You can find a lot of different recipes for Welsh Rarebit, limited only by the cook’s imagination.

Sena just returned from the store and among the items was cheddar cheese and pumpernickel bread.

I made what we’ll call Ruthie Rarebit today—with a heck of a lot of coaching from Sena. The recipe was pretty traditional:

A stick of butter, about a tablespoon of flour; aged cheddar cheese, about one and a half cups, enough for both of us; a small carton of whipping cream; about a teaspoon of dry mustard, half of a 12 ounce bottle of Ruthie Gold Lager (could as well have used the whole thing); salt and pepper, a little paprika and cayenne pepper.

Toast a couple of big slices of bread (we used pumpernickel) with a little olive oil in a pan. Melt a stick of butter in a saucepan, add about a tablespoon of flour, a bottle of beer or ale, whipping cream, add the cheddar cheese, and keep stirring. Pour it over the toast and add whatever else you want on top.

Ruthie Rarebit

No Welsh Rarebit recipe calls for rabbit—that I’m aware of, anyhow. I’m not expecting any nightmares tonight. In fact, I think it might be as helpful for sleep as melatonin.

See how it’s done!

Can Jim Learn to Cook?

First, thanks so much for the Likes from the cooks out there on yesterday’s post “Back on the Wards”! I have not yet had a chance to really dig into your recipes, but I’m definitely interested. There was also a Like on a previous post (“Mindfully Retiring from Psychiatry”) from someone who devotes a part of her website to great cooking as well. Thank you!

I used to know how to do at least a little cooking. I got a recipe for Shoo-Fly cake from a guy I used to work with eons ago when I was working for consulting engineers as a land survey assistant and drafting technician. I lost that recipe a long time ago.

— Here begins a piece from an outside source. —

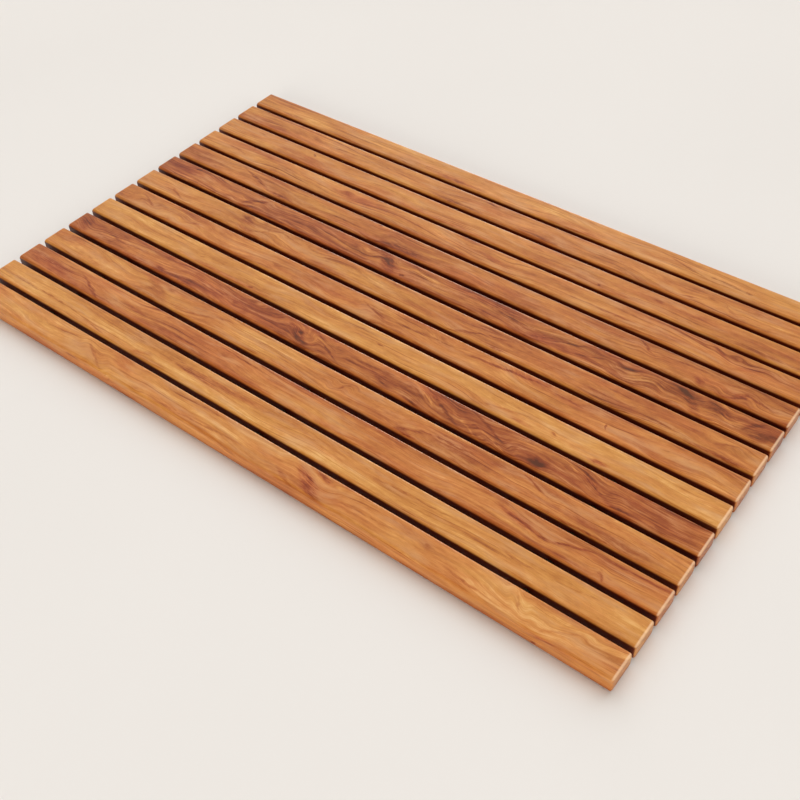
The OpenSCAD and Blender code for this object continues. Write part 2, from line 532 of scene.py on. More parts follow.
class Graph:
    """Builds a material's node tree. Every value may be a number, a tuple or another node's
    output socket."""

    def __init__(self, name):
        self.material = bpy.data.materials.new(name)
        self.material.use_nodes = True
        self.tree = self.material.node_tree
        self.shader = self.tree.nodes["Principled BSDF"]

    def feed(self, node, inputs):
        for key, value in inputs.items():
            if isinstance(value, bpy.types.NodeSocket):
                self.tree.links.new(value, node.inputs[key])
            else:
                node.inputs[key].default_value = value

    def node(self, kind, inputs, **settings):
        made = self.tree.nodes.new(kind)
        for key, value in settings.items():
            setattr(made, key, value)
        self.feed(made, inputs)
        return made

    def math(self, operation, *values, clamp=False):
        inputs = dict(enumerate(values))
        return self.node("ShaderNodeMath", inputs, operation=operation, use_clamp=clamp).outputs[0]

    def add(self, a, b):
        return self.math("ADD", a, b)

    def times(self, a, b):
        return self.math("MULTIPLY", a, b)

    def plus_times(self, a, b, c):
        """a * b + c"""
        return self.math("MULTIPLY_ADD", a, b, c)

    def swing(self, value, share, base):
        """base, moved by share times value's distance from its middle, which is 0.5"""
        return self.plus_times(value, share, self.add(base, -0.5 * share))

    def one_minus(self, value):
        return self.math("SUBTRACT", 1.0, value)

    def ease(self, value, low, high):
        """0 below low and 1 above high, with a smooth turn between them."""
        inputs = {"Value": value, "From Min": low, "From Max": high}
        made = self.node("ShaderNodeMapRange", inputs, interpolation_type="SMOOTHSTEP")
        return made.outputs["Result"]

    def point(self, x, y, z):
        return self.node("ShaderNodeCombineXYZ", {0: x, 1: y, 2: z}).outputs[0]

    def parts(self, vector):
        return tuple(self.node("ShaderNodeSeparateXYZ", {0: vector}).outputs)

    def mapping(self, kind, vector, location, scale, turn=0.0):
        inputs = {"Vector": vector, "Location": location, "Rotation": (0, 0, turn), "Scale": scale}
        return self.node("ShaderNodeMapping", inputs, vector_type=kind).outputs[0]

    def millimetres(self, offset=(0.0, 0.0, 0.0)):
        """Place on the resting object in millimetres, counted from offset in metres."""
        place = self.node("ShaderNodeTexCoord", {}).outputs["Object"]
        return self.mapping("TEXTURE", place, offset, (MM, MM, MM))

    def spot(self, vector, x, y, half_len, half_w, tilt_deg=0.0):
        """1 in the middle of an ellipse, falling smoothly to 0 at its rim."""
        seen = self.local(vector, x, y, half_len, half_w, tilt_deg)
        made = self.node("ShaderNodeTexGradient", {"Vector": seen}, gradient_type="SPHERICAL")
        return self.ease(made.outputs["Fac"], 0.0, FADE_FULL)

    def local(self, vector, x, y, half_len, half_w, tilt_deg=0.0):
        """vector seen from an ellipse's own middle, turn and half sizes."""
        turn = math.radians(tilt_deg)
        return self.mapping("TEXTURE", vector, (x, y, 0), (half_len, half_w, 1), turn)

    def layer(self, vector, layer, seed=0.0):
        """A layer's noise, from 0 to 1."""
        location = tuple((seed + layer.apart) * step for step in SEED_STEPS)
        scale = tuple(1 / size for size in layer.sizes)
        inputs = {
            "Vector": self.mapping("POINT", vector, location, scale),
            "Scale": 1.0,
            "Detail": layer.detail,
            "Roughness": layer.roughness,
            "Distortion": layer.distortion,
        }
        made = self.node("ShaderNodeTexNoise", inputs, noise_dimensions="3D")
        return made.outputs["Fac"]

    def mask(self, vector, layer, seed):
        """A layer's noise, hardened between its two edges."""
        return self.ease(self.layer(vector, layer, seed), *layer.edges)

    def ramp(self, value, stops):
        """Colour of a value from 0 to 1 on a row of (place, colour) stops."""
        made = self.node("ShaderNodeValToRGB", {"Fac": value})
        elements = made.color_ramp.elements
        for k, (place, colour) in enumerate(stops):
            element = elements[k] if k < 2 else elements.new(place)
            element.position = place
            element.color = linear(colour)
        return made.outputs["Color"]

    def mix(self, share, a, b, blend="MIX"):
        inputs = {0: share, 6: a, 7: b}     # 6 and 7 are the node's two colour inputs
        made = self.node("ShaderNodeMix", inputs, data_type="RGBA", blend_type=blend)
        return made.outputs[2]

    def paint_shade(self, share, colour, tint):
        """colour, darkened by share towards its product with a tint, as painted shade"""
        return self.mix(share, colour, self.mix(1.0, colour, linear(tint), "MULTIPLY"))

    def bump(self, height, distance, strength):
        inputs = {"Height": height, "Distance": distance, "Strength": strength}
        return self.node("ShaderNodeBump", inputs).outputs["Normal"]

    def finish(self, colour, roughness, normal=None, **fixed):
        """Feeds the shader. fixed holds the inputs that are the same all over."""
        inputs = {"Base Color": colour, "Roughness": roughness}
        if normal is not None:
            inputs["Normal"] = normal
        for key, value in fixed.items():
            inputs[SHADER_INPUTS[key]] = value
        self.feed(self.shader, inputs)
        return self.material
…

Anyway, moving right along to how my second day went back on the wards—it was busy. My step counter logged 2.4 miles and 21 floors. I did sitting meditation this morning and didn’t fall asleep. And when I got home, I exercised. So far, so good.

My exercise routine is about 20 minutes every day, and I modified it from something I found on line. It’s based on the latest recommendation calling for about 150 minutes of moderate exercise a week, which works out to about 22 minutes a day. I do about 2 minutes of deep breaths, pass out briefly, and then 20 minutes of thumb wrestling (see the fitted sheet folding video in my post “Back in the Saddle—So Soon?”).

The residents asked me the dreaded retirement question today. What are you going to do? I can’t just keep saying “I don’t know” or “I’m working on it” or “I’ll be finding exciting new adventures in my unstructured time.” I think I got that last one from a retirement web site. I guess there’s a rumor that after I retire, I’ll end up just coming back to work. That happens to a lot of retirees, although right now I don’t think that’s going to be my path.

I could look for a good Shoo-Fly recipe or somebody could just send me one.

Back on the Wards

I was back on the wards today. It was pretty busy in the hospital over the weekend as usual. Mondays are almost always days when psychiatry consultations are pretty heavy, and Fridays are about the same. I got 2.3 miles and 17 floors on the step counter today.

I’m trying out adjusting my exercise and mindfulness practice—mindfulness in the morning and exercise in the evening. Since I get up pretty early anyway, I tried the yoga this morning and after the day was done, I did my exercise routine. It might be hard to stay awake through sitting meditation tomorrow morning. We’ll just have to see how it goes.

In my off-service time, I’ve been trying to work on cooking—sort of. I’m fair at best even with frozen pizzas. That’s a shame for someone who used to make pizza.

Home-made pizza I made–not that long ago.

I’m just OK with microwave popcorn. On the other hand, I managed not to ruin Jiffy Pop popcorn. Remember that?